# [Supplied data]
-------

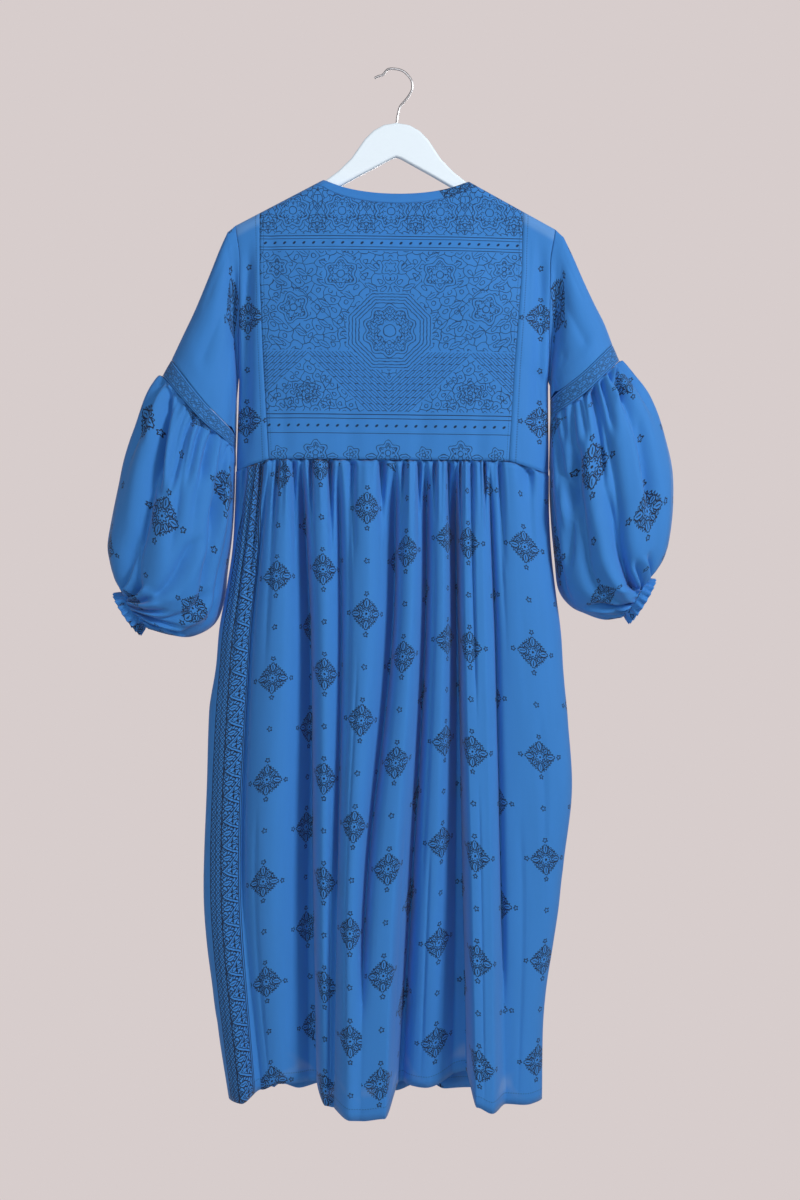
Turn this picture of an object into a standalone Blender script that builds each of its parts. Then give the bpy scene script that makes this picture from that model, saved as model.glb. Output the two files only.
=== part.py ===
"""Maxi dress hanging on a wooden hanger, its back towards -Y. Metres, +Z up.

The origin is the inside of the hook's top, where a rail carries it. Cloth pieces are walls of one
thickness whose outer points come from the functions below. Their places are measured from the
garment's own zero, the top of the shoulder line on the hanger's middle.
"""

from math import acos, cos, exp, pi, radians, sin, sqrt

import bmesh
import bpy
from mathutils import Vector

# Placing
GARMENT_ZERO = Vector((0.006, 0.0, -0.150))
CLOTH = 0.0016
SEAM = 0.0003
HALF_SEAM = SEAM / 2
# Steps by which a surface's normal is taken, along each of its two directions
SHARE_STEP = 0.002
GIRTH_STEP = 0.0004
ANGLE_STEP = 0.02
RUN_STEP = 0.01

# Shoulder and neck
ROLL = 0.0125
NECK_HALF = 0.0985
NECK_BACK_GIRTH = 0.0271
NECK_FRONT_GIRTH = 0.0985
BAND_WIDE = 0.0128
SHOULDER_SLOPE = 0.539

# Bodice
ARM_X_TOP = 0.2155
ARM_X = 0.2085
WAIST_X = 0.2105
ARM_OPEN = 0.0115
ARM_OPEN_POWER = 0.42
ARM_EASE = 0.06
WAIST_EASE = 0.12
ARMHOLE_GAP = 0.0004
BODICE_DEEP = 0.036
WAIST_DEEP = 0.042
DEEP_BY = 0.17
SIDE_POWER = 6.0
YOKE_X = {"girth": (0.0, 0.09, 0.22, 0.35), "left": (-0.1830, -0.1810, -0.1735, -0.1642),
          "right": (0.1712, 0.1700, 0.1610, 0.1544)}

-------

# [Directions for this task]
Output all of the data again. Match it exactly.

# [The answer]
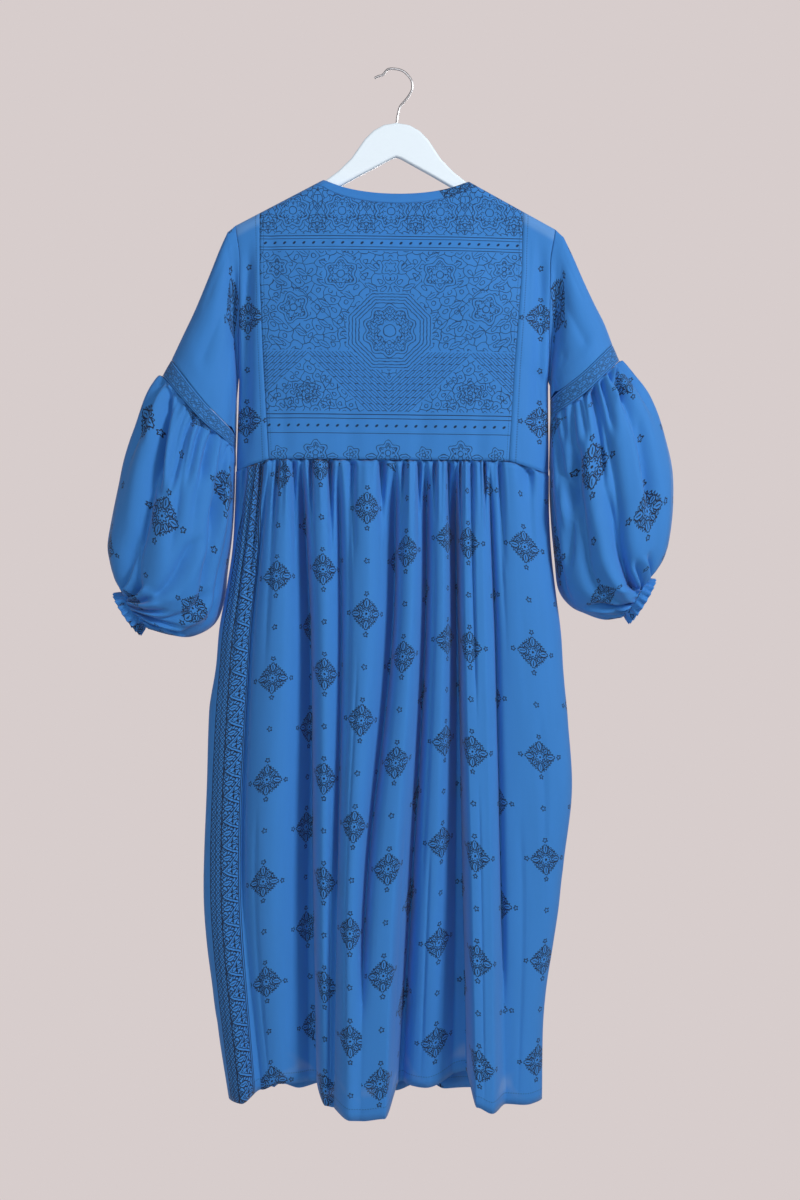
Turn this picture of an object into a standalone Blender script that builds each of its parts. Then give the bpy scene script that makes this picture from that model, saved as model.glb. Output the two files only.
=== part.py ===
"""Maxi dress hanging on a wooden hanger, its back towards -Y. Metres, +Z up.

The origin is the inside of the hook's top, where a rail carries it. Cloth pieces are walls of one
thickness whose outer points come from the functions below. Their places are measured from the
garment's own zero, the top of the shoulder line on the hanger's middle.
"""

from math import acos, cos, exp, pi, radians, sin, sqrt

import bmesh
import bpy
from mathutils import Vector

# Placing
GARMENT_ZERO = Vector((0.006, 0.0, -0.150))
CLOTH = 0.0016
SEAM = 0.0003
HALF_SEAM = SEAM / 2
# Steps by which a surface's normal is taken, along each of its two directions
SHARE_STEP = 0.002
GIRTH_STEP = 0.0004
ANGLE_STEP = 0.02
RUN_STEP = 0.01

# Shoulder and neck
ROLL = 0.0125
NECK_HALF = 0.0985
NECK_BACK_GIRTH = 0.0271
NECK_FRONT_GIRTH = 0.0985
BAND_WIDE = 0.0128
SHOULDER_SLOPE = 0.539

# Bodice
ARM_X_TOP = 0.2155
ARM_X = 0.2085
WAIST_X = 0.2105
ARM_OPEN = 0.0115
ARM_OPEN_POWER = 0.42
ARM_EASE = 0.06
WAIST_EASE = 0.12
ARMHOLE_GAP = 0.0004
BODICE_DEEP = 0.036
WAIST_DEEP = 0.042
DEEP_BY = 0.17
SIDE_POWER = 6.0
YOKE_X = {"girth": (0.0, 0.09, 0.22, 0.35), "left": (-0.1830, -0.1810, -0.1735, -0.1642),
          "right": (0.1712, 0.1700, 0.1610, 0.1544)}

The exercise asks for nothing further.